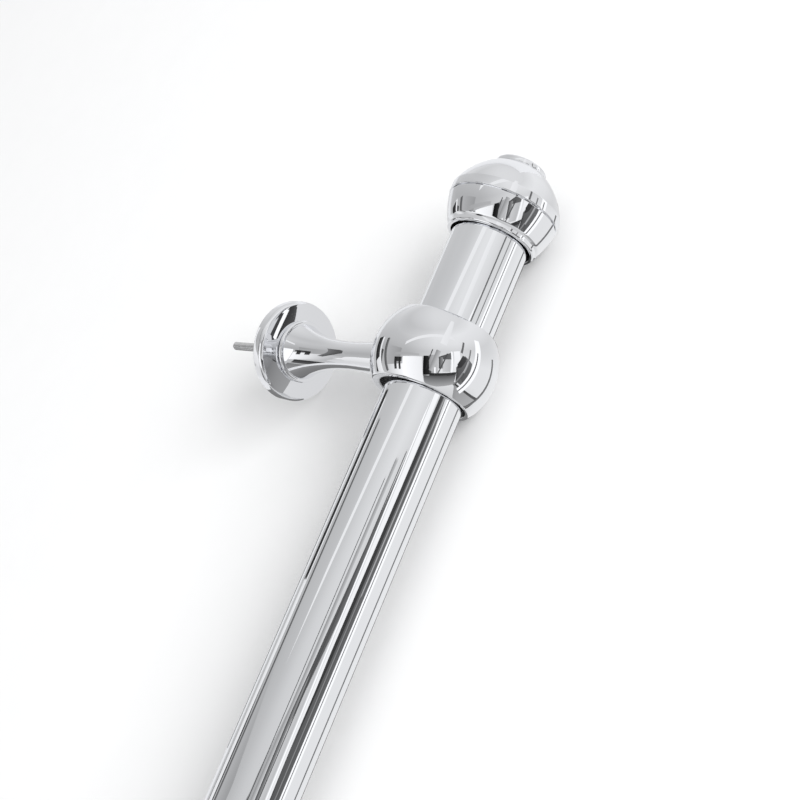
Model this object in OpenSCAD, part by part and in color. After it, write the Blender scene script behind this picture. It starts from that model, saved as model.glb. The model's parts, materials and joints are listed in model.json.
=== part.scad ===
// Wall-mounted pool handrail: a round tube with a cap on each end, held by two wall brackets.
// The origin is the centre of the right flange's back face, on the wall.
// +X runs along the rail to its right end, +Y into the wall and +Z up.

/* [Rail] */
// Distance between the two brackets
bracket_spacing = 360; // [200:10:2500]
// Distance from the wall to the middle of the tube
rail_offset = 122; // [110:1:140]
// Outer diameter of the tube
tube_d = 43; // [42:0.5:44]
// Wall thickness of the tube
tube_wall = 1.5; // [1:0.1:2.5]
// How far the tube runs past the middle of each bracket
tube_overhang = 100; // [98:1:104]

/* [End caps] */
// Distance from the middle of the bracket to the cap's rim
cap_start = 73.2; // [70:0.1:74]
// Bore of the rim, which clears the tube
rim_bore_d = 45; // [44.6:0.1:46]
// Outer diameter of the rolled rim
rim_d = 49.6; // [49:0.1:50]
// Diameter at the top of the flared skirt
skirt_d = 61.2; // [60:0.1:61.4]
// Length of the skirt
skirt_h = 18.2; // [17:0.1:19]
// Diameter of the band above the seam
band_d = 62; // [61.6:0.1:63]
// Length of the band
band_h = 6; // [5:0.1:8]
// Height of the dome above the band
dome_h = 19.4; // [18:0.1:21]
// Diameter of the crown disc
disc_d = 29; // [27:0.5:30]
// Height of the crown disc at its middle
disc_h = 4.6; // [3:0.1:5]

/* [Bracket ring] */
// Diameter of the ball that the ring is cut from
ball_d = 68; // [67:0.5:70]
// How far the ball's middle lies from the tube's middle, towards the wall
ball_shift = 3; // [2:0.1:3.5]
// Length of the ring along the tube
ring_length = 41; // [40:0.5:42]
// Diameter of the open mouth at each end of the ring
mouth_d = 47.8; // [47.4:0.1:48]
// How far the mouth's middle lies from the tube's middle, towards the wall
mouth_shift = 1.2; // [0.8:0.1:1.4]
// Depth of each mouth
mouth_depth = 3; // [2:0.5:4]

/* [Stem and flange] */
// Diameter of the stem where it meets the ring
stem_root_d = 20.6; // [18:0.1:21]
// Diameter of the stem at its neck
neck_d = 16; // [15:0.5:18]
// Distance from the middle of the tube to the neck
neck_at = 68; // [60:1:75]
// Diameter of the bell-shaped foot
bell_d = 36; // [32:0.5:40]
// Thickness of the lip round the foot
lip_h = 2.4; // [1.5:0.1:3]
// Diameter of the wall flange
flange_d = 58; // [54:0.5:64]
// Thickness of the wall flange at its middle
flange_h = 8.6; // [6:0.2:10]
// Diameter of the wall stud's thread
stud_d = 5; // [4:1:6]
// Length of stud behind the flange
stud_reach = 56; // [40:1:80]

/* [Hidden] */

chrome = [0.80, 0.81, 0.83];
nylon = [0.06, 0.06, 0.07];
steel = [0.62, 0.63, 0.65];
$fn = 96;

tube_r = tube_d / 2;
running_gap = 0.05;
free_gap = 0.3;

// Stations along the tube, measured outwards from the middle of a bracket
seam_at = cap_start + skirt_h;
seam_w = 0.5;
band_at = seam_at + seam_w;
shoulder_at = band_at + band_h;
crown_at = shoulder_at + dome_h;

shell_t = 2.8;
spigot_r = skirt_d / 2 - 3.6;
spigot_t = 2;
spigot_h = 4;
boss_r = 11;
head_recess_r = 9;
head_r = 5;
head_h = 4;
head_seat_at = crown_at - 5.2;
screw_r = 3;
screw_length = 28;
plug_head_h = 2;
plug_depth = 20;
crown_flat_r = disc_d / 2 + 0.5;

// Stations from the middle of the tube towards the wall
liner_r = tube_r + 1.7;
ring_bore_r = liner_r + running_gap;
stem_seat = 35.3;
stem_end = rail_offset - flange_h - 0.2;
joining_r = 4;
joining_from = 26.3;
joining_to = 50.3;
stud_depth = 14;
shank_r = 2.3;
face_fall = 1.5;
grub_r = 3;
grub_h = 8;
hex_r = 1.75;

// Points of an arc from angle a0 to angle a1 round a centre
function arc(cx, cy, r, a0, a1, n) =
    [for (i = [0:n]) let (a = a0 + (a1 - a0) * i / n) [cx + r * cos(a), cy + r * sin(a)]];

// Points of an arc between two points, bulging to the left of the way from p to q
function bulge(p, q, rise, n) =
    let (d = q - p, half = norm(d) / 2, r = (half * half + rise * rise) / (2 * rise),
         left = [-d[1], d[0]] / norm(d), c = (p + q) / 2 - left * (r - rise),
         a0 = atan2(p[1] - c[1], p[0] - c[0]), sweep = 2 * asin(half / r))
    [for (i = [0:n]) let (a = a0 - sweep * i / n) c + r * [cos(a), sin(a)]];

function backwards(points) = [for (i = [len(points) - 1:-1:0]) points[i]];

// Radius of the stem at a distance from the middle of the tube
function stem_r(d) = d < neck_at
    ? (neck_d + (stem_root_d - neck_d) * pow((neck_at - d) / (neck_at - stem_seat), 1.3)) / 2
    : (neck_d + (bell_d - 2.6 - neck_d) * pow((d - neck_at) / (stem_end - lip_h - neck_at), 2.6)) / 2;

// Both brackets have the same shape, one bracket spacing apart
module at_bracket(side) translate([side == "left" ? -bracket_spacing : 0, 0, 0]) children();

// The left cap is the mirror image of the right one
module at_end(side) at_bracket(side) mirror([side == "left" ? 1 : 0, 0, 0]) children();

// Turns a shape drawn along Z to lie along the tube
module along_tube(from) translate([from, -rail_offset, 0]) rotate([0, 90, 0]) children();

// Turns a shape drawn along Z to point at the wall, starting at the middle of the tube
module towards_wall(from) translate([0, from - rail_offset, 0]) rotate([-90, 0, 0]) children();

// A solid of revolution from points given as [distance along the axis, radius]
module lathe(points) rotate_extrude() polygon([for (p = points) [p[1], p[0]]]);

// A rod with a small chamfer at each end
module rod(r, h, chamfer) lathe([[0, 0], [0, r - chamfer], [chamfer, r], [h - chamfer, r],
                                 [h, r - chamfer], [h, 0]]);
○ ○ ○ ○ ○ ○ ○
* **REQUIRED WORK**: Return what is listed above, exactly and completely.

* **FINAL RESULT**:
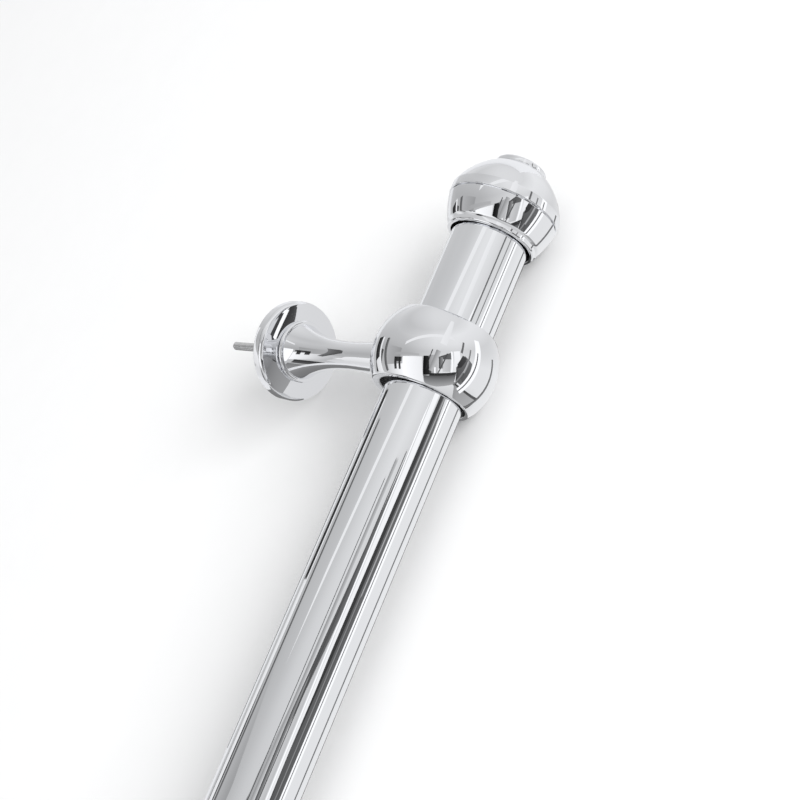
Model this object in OpenSCAD, part by part and in color. After it, write the Blender scene script behind this picture. It starts from that model, saved as model.glb. The model's parts, materials and joints are listed in model.json.
=== part.scad ===
// Wall-mounted pool handrail: a round tube with a cap on each end, held by two wall brackets.
// The origin is the centre of the right flange's back face, on the wall.
// +X runs along the rail to its right end, +Y into the wall and +Z up.

/* [Rail] */
// Distance between the two brackets
bracket_spacing = 360; // [200:10:2500]
// Distance from the wall to the middle of the tube
rail_offset = 122; // [110:1:140]
// Outer diameter of the tube
tube_d = 43; // [42:0.5:44]
// Wall thickness of the tube
tube_wall = 1.5; // [1:0.1:2.5]
// How far the tube runs past the middle of each bracket
tube_overhang = 100; // [98:1:104]

/* [End caps] */
// Distance from the middle of the bracket to the cap's rim
cap_start = 73.2; // [70:0.1:74]
// Bore of the rim, which clears the tube
rim_bore_d = 45; // [44.6:0.1:46]
// Outer diameter of the rolled rim
rim_d = 49.6; // [49:0.1:50]
// Diameter at the top of the flared skirt
skirt_d = 61.2; // [60:0.1:61.4]
// Length of the skirt
skirt_h = 18.2; // [17:0.1:19]
// Diameter of the band above the seam
band_d = 62; // [61.6:0.1:63]
// Length of the band
band_h = 6; // [5:0.1:8]
// Height of the dome above the band
dome_h = 19.4; // [18:0.1:21]
// Diameter of the crown disc
disc_d = 29; // [27:0.5:30]
// Height of the crown disc at its middle
disc_h = 4.6; // [3:0.1:5]

/* [Bracket ring] */
// Diameter of the ball that the ring is cut from
ball_d = 68; // [67:0.5:70]
// How far the ball's middle lies from the tube's middle, towards the wall
ball_shift = 3; // [2:0.1:3.5]
// Length of the ring along the tube
ring_length = 41; // [40:0.5:42]
// Diameter of the open mouth at each end of the ring
mouth_d = 47.8; // [47.4:0.1:48]
// How far the mouth's middle lies from the tube's middle, towards the wall
mouth_shift = 1.2; // [0.8:0.1:1.4]
// Depth of each mouth
mouth_depth = 3; // [2:0.5:4]

/* [Stem and flange] */
// Diameter of the stem where it meets the ring
stem_root_d = 20.6; // [18:0.1:21]
// Diameter of the stem at its neck
neck_d = 16; // [15:0.5:18]
// Distance from the middle of the tube to the neck
neck_at = 68; // [60:1:75]
// Diameter of the bell-shaped foot
bell_d = 36; // [32:0.5:40]
// Thickness of the lip round the foot
lip_h = 2.4; // [1.5:0.1:3]
// Diameter of the wall flange
flange_d = 58; // [54:0.5:64]
// Thickness of the wall flange at its middle
flange_h = 8.6; // [6:0.2:10]
// Diameter of the wall stud's thread
stud_d = 5; // [4:1:6]
// Length of stud behind the flange
stud_reach = 56; // [40:1:80]

/* [Hidden] */

chrome = [0.80, 0.81, 0.83];
nylon = [0.06, 0.06, 0.07];
steel = [0.62, 0.63, 0.65];
$fn = 96;

tube_r = tube_d / 2;
running_gap = 0.05;
free_gap = 0.3;

// Stations along the tube, measured outwards from the middle of a bracket
seam_at = cap_start + skirt_h;
seam_w = 0.5;
band_at = seam_at + seam_w;
shoulder_at = band_at + band_h;
crown_at = shoulder_at + dome_h;

shell_t = 2.8;
spigot_r = skirt_d / 2 - 3.6;
spigot_t = 2;
spigot_h = 4;
boss_r = 11;
head_recess_r = 9;
head_r = 5;
head_h = 4;
head_seat_at = crown_at - 5.2;
screw_r = 3;
screw_length = 28;
plug_head_h = 2;
plug_depth = 20;
crown_flat_r = disc_d / 2 + 0.5;

// Stations from the middle of the tube towards the wall
liner_r = tube_r + 1.7;
ring_bore_r = liner_r + running_gap;
stem_seat = 35.3;
stem_end = rail_offset - flange_h - 0.2;
joining_r = 4;
joining_from = 26.3;
joining_to = 50.3;
stud_depth = 14;
shank_r = 2.3;
face_fall = 1.5;
grub_r = 3;
grub_h = 8;
hex_r = 1.75;

// Points of an arc from angle a0 to angle a1 round a centre
function arc(cx, cy, r, a0, a1, n) =
    [for (i = [0:n]) let (a = a0 + (a1 - a0) * i / n) [cx + r * cos(a), cy + r * sin(a)]];

// Points of an arc between two points, bulging to the left of the way from p to q
function bulge(p, q, rise, n) =
    let (d = q - p, half = norm(d) / 2, r = (half * half + rise * rise) / (2 * rise),
         left = [-d[1], d[0]] / norm(d), c = (p + q) / 2 - left * (r - rise),
         a0 = atan2(p[1] - c[1], p[0] - c[0]), sweep = 2 * asin(half / r))
    [for (i = [0:n]) let (a = a0 - sweep * i / n) c + r * [cos(a), sin(a)]];

function backwards(points) = [for (i = [len(points) - 1:-1:0]) points[i]];

// Radius of the stem at a distance from the middle of the tube
function stem_r(d) = d < neck_at
    ? (neck_d + (stem_root_d - neck_d) * pow((neck_at - d) / (neck_at - stem_seat), 1.3)) / 2
    : (neck_d + (bell_d - 2.6 - neck_d) * pow((d - neck_at) / (stem_end - lip_h - neck_at), 2.6)) / 2;

// Both brackets have the same shape, one bracket spacing apart
module at_bracket(side) translate([side == "left" ? -bracket_spacing : 0, 0, 0]) children();

// The left cap is the mirror image of the right one
module at_end(side) at_bracket(side) mirror([side == "left" ? 1 : 0, 0, 0]) children();

// Turns a shape drawn along Z to lie along the tube
module along_tube(from) translate([from, -rail_offset, 0]) rotate([0, 90, 0]) children();

// Turns a shape drawn along Z to point at the wall, starting at the middle of the tube
module towards_wall(from) translate([0, from - rail_offset, 0]) rotate([-90, 0, 0]) children();

// A solid of revolution from points given as [distance along the axis, radius]
module lathe(points) rotate_extrude() polygon([for (p = points) [p[1], p[0]]]);

// A rod with a small chamfer at each end
module rod(r, h, chamfer) lathe([[0, 0], [0, r - chamfer], [chamfer, r], [h - chamfer, r],
                                 [h, r - chamfer], [h, 0]]);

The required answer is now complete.